Lech Bądkowski ps. „Stanica”. Toruń skończył go upamiętniać jedynym pomnikiem, jakim jest tablica w I Liceum z 2009 roku (Rok Lecha Bądkowskiego). Podporucznik Wojska Polskiego, cichociemny. Żołnierz kampanii wrześniowej, bitwy nad Bzurą. Kawaler Orderu Wojennego Virtuti Militari odznaczony srebrnym krzyżem z ręki generała Władysława Sikorskiego. Wciąż zbyt mało żeby stanąć na starówce.

Kazimierz Grenda ps. „Granica”. Tu też na darmo szukać przesłanki świadczącej o tym, że torunianie o nim pamiętają. Żołnierz Szarych Szeregów, uczestnik powstania warszawskiego. W początkowej fazie komunizmu został skazany na karę śmierci za antysystemową działalność (ostatecznie kary nie wykonano). Został odznaczony Krzyżem Walecznych oraz Krzyżem Komandorskim Orderu Odrodzenia Polski (pośmiertnie). Panie Kazimierzu, pan pomnika nie ma w żadnym mieście – trzeba było bardziej się starać.

Kolejne ważne postacie w historii Torunia. Osioł, Piernikarka, Toruńska Przekupka, Flisak. Nikt nie wie o co chodzi… W każdym razie ich całkiem niebrzydkie monumenty możemy podziwiać w centrum miasta.

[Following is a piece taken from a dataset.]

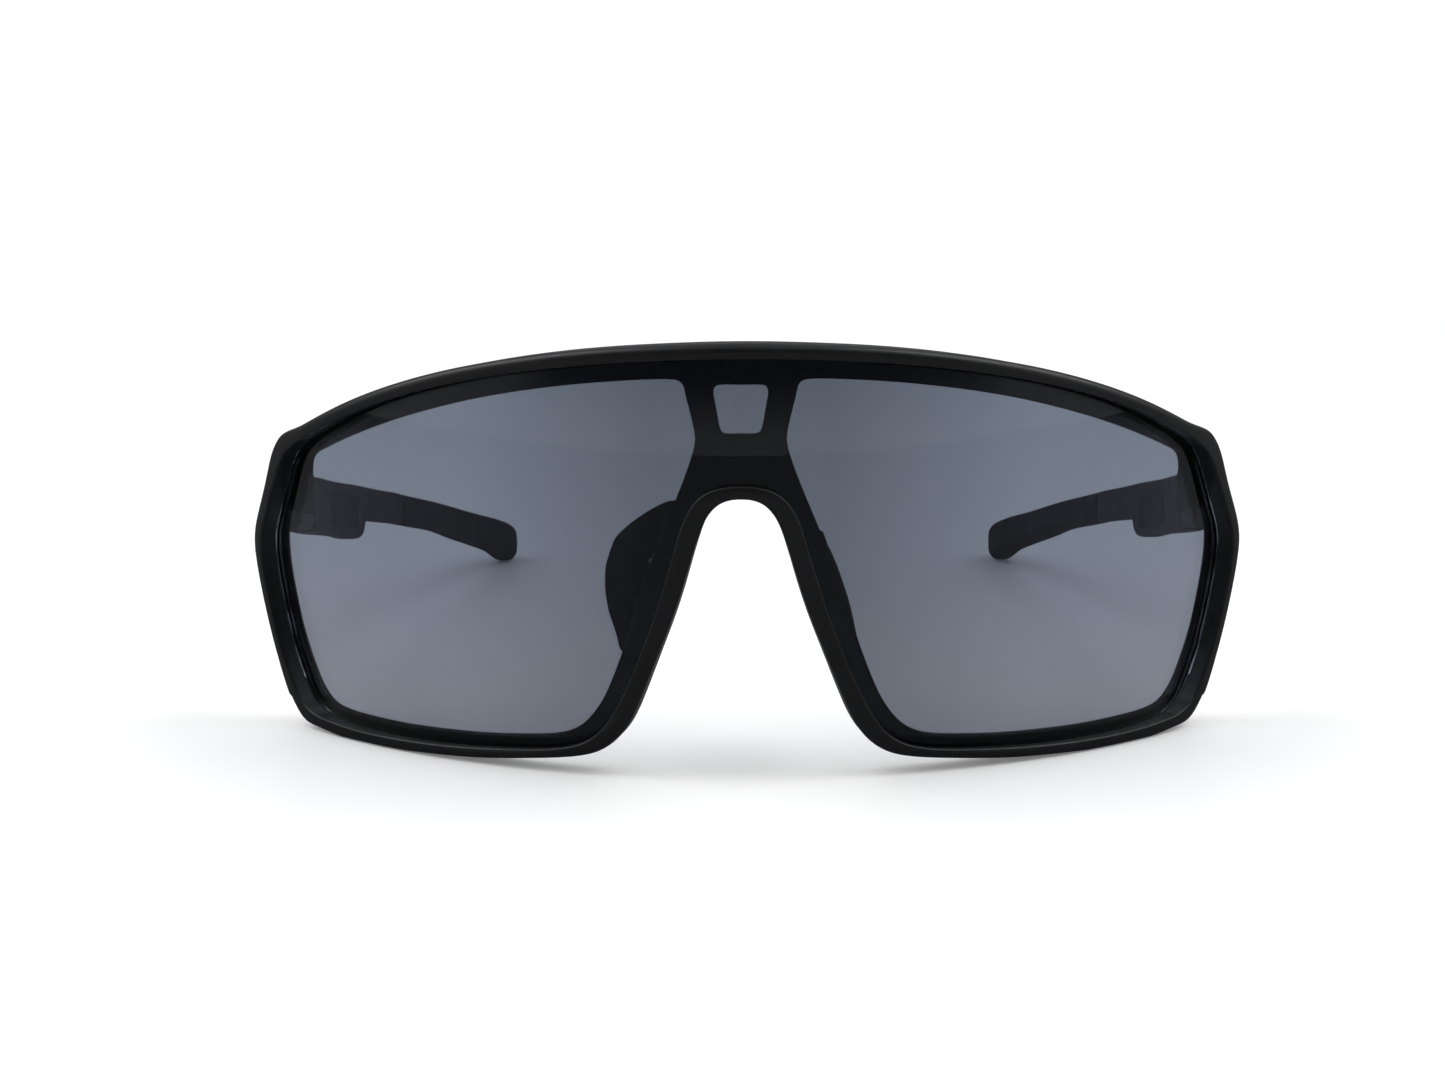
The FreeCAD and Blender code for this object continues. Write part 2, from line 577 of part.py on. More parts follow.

Kult Kopernika (właściwie Copernicusa, bo nie odnaleziono dokumentu świadczącego o zasadności spolszczenia tego nazwiska) jest bez wątpienia zasadny, jeżeli spojrzeć na to, co zrobił dla ludzkości (Terrae motor, Solis Caelique stator) czy dla Fromborka. Skądinąd mnogość opinii prezentujących astronoma, jako zasłużonego torunianina jest przesadą i dziwi skoro wśród urodzonych w tym mieście roi się od bohaterów. Toruń cierpi na brak tej świadomości. Mrowie pomników stawianych prusakowi (nie Niemcowi!) w opozycji do nielicznych upamiętnień wielkich torunian. Wyjątek, obok pomnika Samuela Lindego, stanowić będzie most im. generał Elżbiety Zawackiej (ps. „Zo”). Jej zasług i odznaczeń nie sposób tu wymienić. To cieszy i rodzi nadzieję, że Nicolaus Copernicus wreszcie się przejadł.